Infrastructure companies’ financial statements on revenue recognition vary widely also because of the two different accounting requirements for the industry mandated by the company law.
Companies Act requires listed entities and unlisted ones with Rs500 crore or more of net worth and their associates to follow Ind AS, a set of accounting standards based on the ‘fair value’ concept, from 2016-17. These standards make financial statements reflect the market value of assets and liabilities at a given point in time—something that is helpful for investors, but not to the tax department as gains or losses for tax purposes do not arise merely because of price fluctuation in assets held, where no transaction takes place.
Smaller companies follow Indian Generally Accepted Accounting Principles (GAAP), based on the principle of prudence. Infrastructure assets are at present allowed under existing accounting norms to be classified either as capital assets, financial assets or as intangible assets that guarantee a right over a future stream of revenue.
The proposed tax accounting standards will make sure that no matter which accounting standard companies follow and what flexibility they exercise, the tax outgo for projects of similar nature will be the same across the industry.
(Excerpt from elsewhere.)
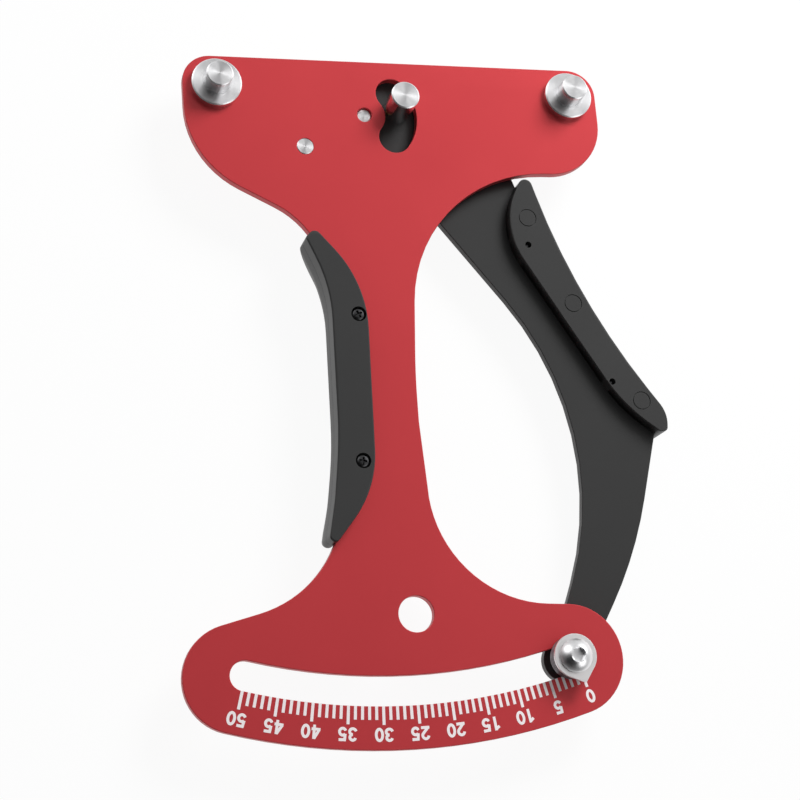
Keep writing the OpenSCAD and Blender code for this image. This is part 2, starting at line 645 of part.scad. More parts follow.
// Sleeve: spacer that runs in the curved slot and is clamped against the arm
module slot_sleeve() color("silver") on_arm(arm_top) translate(arm_end)
  tube(sleeve_d, pointer_screw_d + 4 * fixed_gap, face_z + ride_gap - arm_top);
module pointer_back_washer() color("silver") on_arm(arm_z - washer_t) translate(arm_end)
  tube(nut_w + 1.5, pointer_screw_d + 4 * fixed_gap, washer_t);
nut_z = arm_z - washer_t - nut_t;
module pointer_nut() color("silver") on_arm(nut_z) translate(arm_end) difference() {
  intersection() {
    cylinder(d = nut_w / cos(30), h = nut_t, $fn = 6);
    disc(nut_w / cos(30), nut_t, 0, 0.5);
  }
  translate([0, 0, -1]) cylinder(d = pointer_screw_d + 2 * fixed_gap, h = nut_t + 2);
}
// Button-head screw through the pointer, washers, sleeve, arm and nut
module pointer_screw() color("silver") on_arm() translate(arm_end) difference() {
  union() {
    translate([0, 0, nut_z - 0.6]) cylinder(d = pointer_screw_d, h = pointer_z + pointer_t - nut_z + 0.6);
    translate([0, 0, pointer_z + pointer_t]) intersection() {
      cylinder(d = button_d, h = button_h);
      rim_h = 0.7;
      ball = (pow(button_d / 2, 2) + pow(button_h - rim_h, 2)) / 2 / (button_h - rim_h);
      translate([0, 0, button_h - ball]) sphere(r = ball);
    }
  }
  translate([0, 0, pointer_z + pointer_t + button_h - 2.1])
    cylinder(d = socket_w / cos(30), h = 3, $fn = 6);
  translate([0, 0, pointer_z + pointer_t + button_h - 0.45])
    cylinder(d1 = socket_w, d2 = socket_w + 1.8, h = 0.65);
}

body_plate();
fixed_post_left();
fixed_post_right();
fixed_post_screws();
spring_anchor();
pivot_screw();
spring_collar();
torsion_spring();
body_grip_front();
body_grip_back();
body_grip_screws();
arm_plate();
pivot_bush();
moving_post();
moving_post_screw();
arm_spring_pin();
arm_grip_front();
arm_grip_back();
arm_grip_screws();
pointer();
pointer_screw();
pointer_washers();
slot_sleeve();
pointer_back_washer();
pointer_nut();
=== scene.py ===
"""Spoke tension meter, lying on its back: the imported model's frame, dressed piece by piece."""
import json
import math

import bmesh
import bpy
from mathutils import Matrix, Vector


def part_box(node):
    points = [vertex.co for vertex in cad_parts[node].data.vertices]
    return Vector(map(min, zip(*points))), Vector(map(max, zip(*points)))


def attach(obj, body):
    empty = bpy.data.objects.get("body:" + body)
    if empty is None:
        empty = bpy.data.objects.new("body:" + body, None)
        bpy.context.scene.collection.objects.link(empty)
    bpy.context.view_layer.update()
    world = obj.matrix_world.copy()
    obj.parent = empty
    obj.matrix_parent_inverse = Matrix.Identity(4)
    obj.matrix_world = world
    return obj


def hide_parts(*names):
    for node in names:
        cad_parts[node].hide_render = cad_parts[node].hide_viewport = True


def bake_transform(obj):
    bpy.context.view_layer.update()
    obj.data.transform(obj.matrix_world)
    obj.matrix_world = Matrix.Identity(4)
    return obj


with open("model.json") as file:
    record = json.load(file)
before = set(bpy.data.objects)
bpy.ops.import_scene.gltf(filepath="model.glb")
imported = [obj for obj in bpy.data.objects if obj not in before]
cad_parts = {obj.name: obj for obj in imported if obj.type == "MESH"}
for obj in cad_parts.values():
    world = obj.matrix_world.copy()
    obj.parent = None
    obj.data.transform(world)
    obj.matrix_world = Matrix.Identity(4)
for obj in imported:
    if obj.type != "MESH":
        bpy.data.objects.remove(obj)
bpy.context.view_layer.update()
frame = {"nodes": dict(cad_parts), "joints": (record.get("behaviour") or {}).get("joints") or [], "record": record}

# Body plate. A 3 mm sheet of aluminium, cut to outline with the curved slot, the kidney
# window and its holes. Its edges are broken, then it is blasted satin and anodised red.
MM = 0.001
NEAR = 0.01 * MM
pivot = Vector(frame["joints"][0]["pos_m"])
back, face = (corner.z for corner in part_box("body_plate"))
plate_edge = 0.25 * MM


def rims(node, level):
    """Closed outlines of a CAD node's flat face at a level, with the metal on their left."""
    bm = bmesh.new()
    bm.from_mesh(frame["nodes"][node].data)
    bmesh.ops.remove_doubles(bm, verts=bm.verts, dist=0.2 * NEAR)

    def on_level(f):
        return abs(f.normal.z) > 0.99 and abs(f.calc_center_median().z - level) < NEAR

    follows = {}
    for f in filter(on_level, bm.faces):
        for loop in f.loops:
            if not all(on_level(g) for g in loop.edge.link_faces):
                ends = loop.vert, loop.link_loop_next.vert
                a, b = ends if f.normal.z > 0 else ends[::-1]
                follows[a] = b
    loops = []
    while follows:
        v = next(iter(follows))
        loop = []
        while v in follows:
            if not loop or (v.co.xy - loop[-1]).length > 3 * NEAR:
                loop.append(v.co.xy)
            v = follows.pop(v)
        loops.append(loop)
    bm.free()
    return loops


def circle(centre, radius, count=64, way=1):
    """Points round a circle, anticlockwise, or clockwise where way is -1."""
    return [centre + radius * Vector((math.cos(a), math.sin(a)))
            for a in (way * math.tau * k / count for k in range(count))]


def as_circle(loop):
    """Centre and radius of an outline that is a circle, or None."""
    a, b, c = (loop[k * len(loop) // 3] for k in range(3))
    u, v = b - a, c - a
    cross = 2 * (u.x * v.y - u.y * v.x)
    if abs(cross) < 1e-12:
        return None
    q = Vector((v.y * u.length_squared - u.y * v.length_squared,
                u.x * v.length_squared - v.x * u.length_squared)) / cross
    radius = q.length
    return (a + q, radius) if all(abs((p - a - q).length - radius) < NEAR for p in loop) else None


def inset(loop, depth):
    """An outline moved into the metal on its left."""
    moved = []
    for before, here, after in zip(loop[-1:] + loop[:-1], loop, loop[1:] + loop[:1]):
        u, v = (here - before).normalized(), (after - here).normalized()
        moved.append(here + Vector((-u.y - v.y, u.x + v.x)) / (1 + u.dot(v)) * depth)
    return moved


def skin(bm, rings, closed=False):
    """Quads between rings of equally many points; returns the rings' vertices."""
    rows = [[bm.verts.new(p) for p in ring] for ring in rings]
    for low, high in zip(rows, rows[1:] + (rows[:1] if closed else [])):
        for k in range(len(low)):
            n = (k + 1) % len(low)
            bm.faces.new((low[k], low[n], high[n], high[k]))
    return rows


def solid(name, bm, crease=40):
    """A finished mesh object: outward faces, smooth but for edges sharper than crease."""
    bmesh.ops.recalc_face_normals(bm, faces=bm.faces)
    mesh = bpy.data.meshes.new(name)
    bm.to_mesh(mesh)
    bm.free()
    mesh.polygons.foreach_set("use_smooth", [True] * len(mesh.polygons))
    mesh.set_sharp_from_angle(angle=math.radians(crease))
    obj = bpy.data.objects.new(name, mesh)
    bpy.context.scene.collection.objects.link(obj)
    shade = obj.modifiers.new("Even shading", "WEIGHTED_NORMAL")
    shade.keep_sharp = True
    shade.weight = 100
    return obj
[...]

Sai Venkateswaran, partner and head of accounting advisory services KPMG India, said ICDS could potentially impact the timing of the tax outgo for infrastructure firms and the manner in which assets and related income are characterized, while it may not have a significant impact on the total quantum of profits recognized over the life of the a project.
Venkateswaran said firms following Ind AS have already started recognizing revenue from service concession arrangements in line with global practices that are adopted in Ind AS. (BOT projects are considered to be a service rendered to government).
So far, the tax department has notified 10 different standards under ICDS from fiscal year 2016-17.A draft ICDS for the real estate sector was released last week for public comments.